GIVEN PROBLEM.
The data below must be copied in full and without any change.

SUPPLIED DATA.

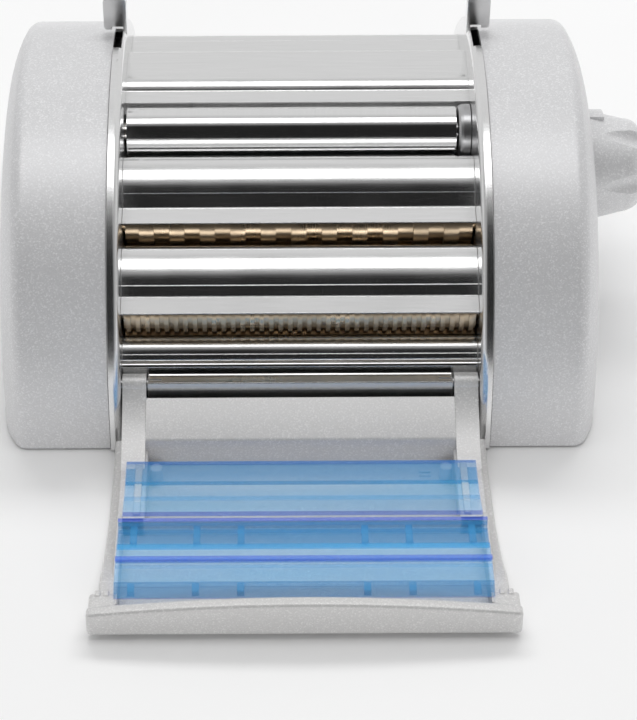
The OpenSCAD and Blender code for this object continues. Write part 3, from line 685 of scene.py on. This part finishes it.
class PASTA_OT_finishes(Operator):
    """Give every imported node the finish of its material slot"""

    bl_idname = "pasta.finishes"
    bl_label = "Finishes"

    def execute(self, context):
        finishes = finishes_by_slot(context.scene)
        for slot, finish in finishes.items():
            FINISH_OF_SLOT[slot] = finish.name
        for row in frame["record"]["subparts"]:
            mesh = NODES[row["node"]].data
            mesh.materials.clear()
            mesh.materials.append(finishes[row["material_slot"]])
        return {"FINISHED"}


class PASTA_OT_guide_sheets(Operator):
    """Bend the three polished guides: each climbs a ramp, rolls over in a hump and ends in an apron"""

    bl_idname = "pasta.guide_sheets"
    bl_label = "Guide sheets"

    # Where a guide starts, in (y, z) millimetres from the axis of the upper roller or cutter.
    UNDER_SMOOTH = Vector((-5.7, -11.3))
    UNDER_CUTTER = Vector((-4.6, -10))

    def execute(self, context):
        self.sizes = context.scene.guide_sheets
        upper_ramp = (WIDE_AT - SMOOTH_AT).length - 24.4
        middle_ramp = (FINE_AT - WIDE_AT).length - 22.9
        lower_start = FINE_AT + self.UNDER_CUTTER
        lower_ramp = lower_start.x - HINGE_AT.x - 18.9
        visor = (8.3, 0, 1)
        self.guide("upper", SMOOTH_AT + self.UNDER_SMOOTH, upper_ramp, 20.1, 6.1, 40, visor)
        visor = (8.4, 0, 1)
        self.guide("middle", WIDE_AT + self.UNDER_CUTTER, middle_ramp, 21.2, 4.6, 36, visor)
        step, lip = (1.4, 71, 0.8), (4.5, 0, 1)
        self.guide("lower", lower_start, lower_ramp, 8.6, 2.2, 36, step, lip)
        return {"FINISHED"}

    def guide(self, name, start, ramp, hump_radius, face, apron_turn, *apron):
        """The hump turns the sheet over by a right angle in all; the apron stands away from it."""
        sizes = self.sizes
        strip = BentStrip(sizes.half_width, sizes.thickness, start, math.degrees(sizes.ramp_angle))
        climb = (ramp, 46, 2.9)
        hump = (0.5, 44, hump_radius)
        mesh = strip.along(climb, hump, (face, -apron_turn, 0.8), *apron)
        add_piece(name + "_guide_sheet", mesh, "frame", "sheet", (name + "_guide",))


class PASTA_OT_crossbar(Operator):
    """Build the bar that carries the lid's hinge, with a sunk field in its top"""

    bl_idname = "pasta.crossbar"
    bl_label = "Crossbar"

    END_PLAY = 0.1
    EDGE_RADIUS = 0.9

    def execute(self, context):
        packed_end = Vector(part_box("front_crossbar")[1]) / MM
        half = packed_end.x - self.END_PLAY
        bottom, top = HINGE_AT.y - 5.4, HINGE_AT.y + 2.9
        mesh = bmesh.new()
        verts = block(mesh, (-half, HINGE_AT.x - 3.6, bottom), (half, HINGE_AT.x + 3.4, top))
        upper = next(f for f in mesh.faces if all(v.co.z > (top - 0.1) * MM for v in f.verts))
        bmesh.ops.inset_region(mesh, faces=[upper], thickness=1.0 * MM, depth=-0.5 * MM)
        long_edges = [edge for edge in edges_at(verts) if edge.calc_length() > half * MM]
        round_off(mesh, long_edges, self.EDGE_RADIUS, 3)
        add_piece("hinge_crossbar", mesh, "frame", "sheet", ("front_crossbar",))
        return {"FINISHED"}


class LidPlaces:
    """Places in the open lid, in millimetres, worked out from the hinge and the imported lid."""

    def __init__(self, sizes):
        self.underside = 0.4
        self.wall_half = 74.4
        self.floor = sizes.floor / MM
        self.grip_depth = sizes.grip_depth / MM
        self.crown = sizes.grip_crown / MM
        self.flare = sizes.flare / MM
        self.front = LID_LOW.y
        self.grip_half = LID_HIGH.x
        self.grip_top = 18.0
        self.shell_half = 77.5
        self.tray_half = 72.3
        self.tray_front = self.front + self.grip_depth
        self.shell_back = HINGE_AT.x - 16
        self.panel_front = HINGE_AT.x - 23
        self.recess_front = HINGE_AT.x - 66
        self.arc_radius = 121.6
        self.arc_at = Vector((self.front + 69.7, self.arc_radius + self.floor))

    def arc_height(self, y):
        """Height of the lid's inner arc, into which the plates' rims fit when it is closed."""
        return self.arc_at.y - math.sqrt(self.arc_radius**2 - (y - self.arc_at.x) ** 2)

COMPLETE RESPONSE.
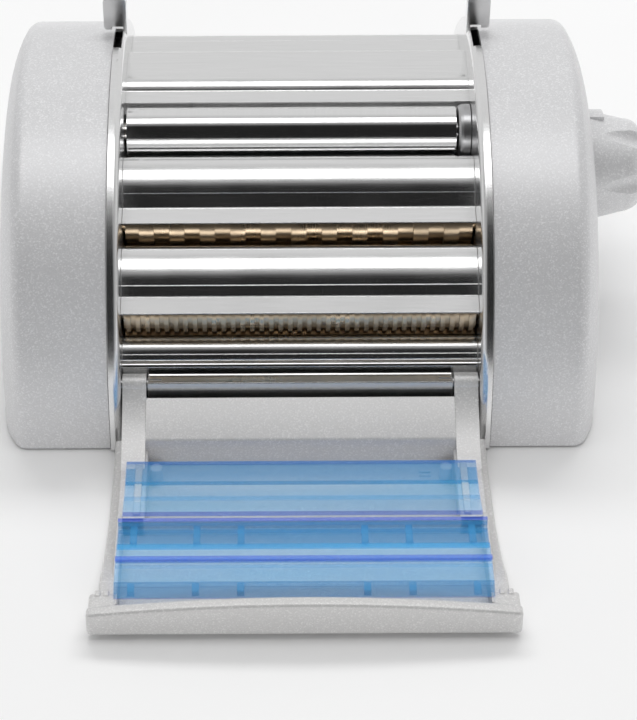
The OpenSCAD and Blender code for this object continues. Write part 3, from line 685 of scene.py on. This part finishes it.
class PASTA_OT_finishes(Operator):
    """Give every imported node the finish of its material slot"""

    bl_idname = "pasta.finishes"
    bl_label = "Finishes"

    def execute(self, context):
        finishes = finishes_by_slot(context.scene)
        for slot, finish in finishes.items():
            FINISH_OF_SLOT[slot] = finish.name
        for row in frame["record"]["subparts"]:
            mesh = NODES[row["node"]].data
            mesh.materials.clear()
            mesh.materials.append(finishes[row["material_slot"]])
        return {"FINISHED"}


class PASTA_OT_guide_sheets(Operator):
    """Bend the three polished guides: each climbs a ramp, rolls over in a hump and ends in an apron"""

    bl_idname = "pasta.guide_sheets"
    bl_label = "Guide sheets"

    # Where a guide starts, in (y, z) millimetres from the axis of the upper roller or cutter.
    UNDER_SMOOTH = Vector((-5.7, -11.3))
    UNDER_CUTTER = Vector((-4.6, -10))

    def execute(self, context):
        self.sizes = context.scene.guide_sheets
        upper_ramp = (WIDE_AT - SMOOTH_AT).length - 24.4
        middle_ramp = (FINE_AT - WIDE_AT).length - 22.9
        lower_start = FINE_AT + self.UNDER_CUTTER
        lower_ramp = lower_start.x - HINGE_AT.x - 18.9
        visor = (8.3, 0, 1)
        self.guide("upper", SMOOTH_AT + self.UNDER_SMOOTH, upper_ramp, 20.1, 6.1, 40, visor)
        visor = (8.4, 0, 1)
        self.guide("middle", WIDE_AT + self.UNDER_CUTTER, middle_ramp, 21.2, 4.6, 36, visor)
        step, lip = (1.4, 71, 0.8), (4.5, 0, 1)
        self.guide("lower", lower_start, lower_ramp, 8.6, 2.2, 36, step, lip)
        return {"FINISHED"}

    def guide(self, name, start, ramp, hump_radius, face, apron_turn, *apron):
        """The hump turns the sheet over by a right angle in all; the apron stands away from it."""
        sizes = self.sizes
        strip = BentStrip(sizes.half_width, sizes.thickness, start, math.degrees(sizes.ramp_angle))
        climb = (ramp, 46, 2.9)
        hump = (0.5, 44, hump_radius)
        mesh = strip.along(climb, hump, (face, -apron_turn, 0.8), *apron)
        add_piece(name + "_guide_sheet", mesh, "frame", "sheet", (name + "_guide",))


class PASTA_OT_crossbar(Operator):
    """Build the bar that carries the lid's hinge, with a sunk field in its top"""

    bl_idname = "pasta.crossbar"
    bl_label = "Crossbar"

    END_PLAY = 0.1
    EDGE_RADIUS = 0.9

    def execute(self, context):
        packed_end = Vector(part_box("front_crossbar")[1]) / MM
        half = packed_end.x - self.END_PLAY
        bottom, top = HINGE_AT.y - 5.4, HINGE_AT.y + 2.9
        mesh = bmesh.new()
        verts = block(mesh, (-half, HINGE_AT.x - 3.6, bottom), (half, HINGE_AT.x + 3.4, top))
        upper = next(f for f in mesh.faces if all(v.co.z > (top - 0.1) * MM for v in f.verts))
        bmesh.ops.inset_region(mesh, faces=[upper], thickness=1.0 * MM, depth=-0.5 * MM)
        long_edges = [edge for edge in edges_at(verts) if edge.calc_length() > half * MM]
        round_off(mesh, long_edges, self.EDGE_RADIUS, 3)
        add_piece("hinge_crossbar", mesh, "frame", "sheet", ("front_crossbar",))
        return {"FINISHED"}


class LidPlaces:
    """Places in the open lid, in millimetres, worked out from the hinge and the imported lid."""

    def __init__(self, sizes):
        self.underside = 0.4
        self.wall_half = 74.4
        self.floor = sizes.floor / MM
        self.grip_depth = sizes.grip_depth / MM
        self.crown = sizes.grip_crown / MM
        self.flare = sizes.flare / MM
        self.front = LID_LOW.y
        self.grip_half = LID_HIGH.x
        self.grip_top = 18.0
        self.shell_half = 77.5
        self.tray_half = 72.3
        self.tray_front = self.front + self.grip_depth
        self.shell_back = HINGE_AT.x - 16
        self.panel_front = HINGE_AT.x - 23
        self.recess_front = HINGE_AT.x - 66
        self.arc_radius = 121.6
        self.arc_at = Vector((self.front + 69.7, self.arc_radius + self.floor))

    def arc_height(self, y):
        """Height of the lid's inner arc, into which the plates' rims fit when it is closed."""
        return self.arc_at.y - math.sqrt(self.arc_radius**2 - (y - self.arc_at.x) ** 2)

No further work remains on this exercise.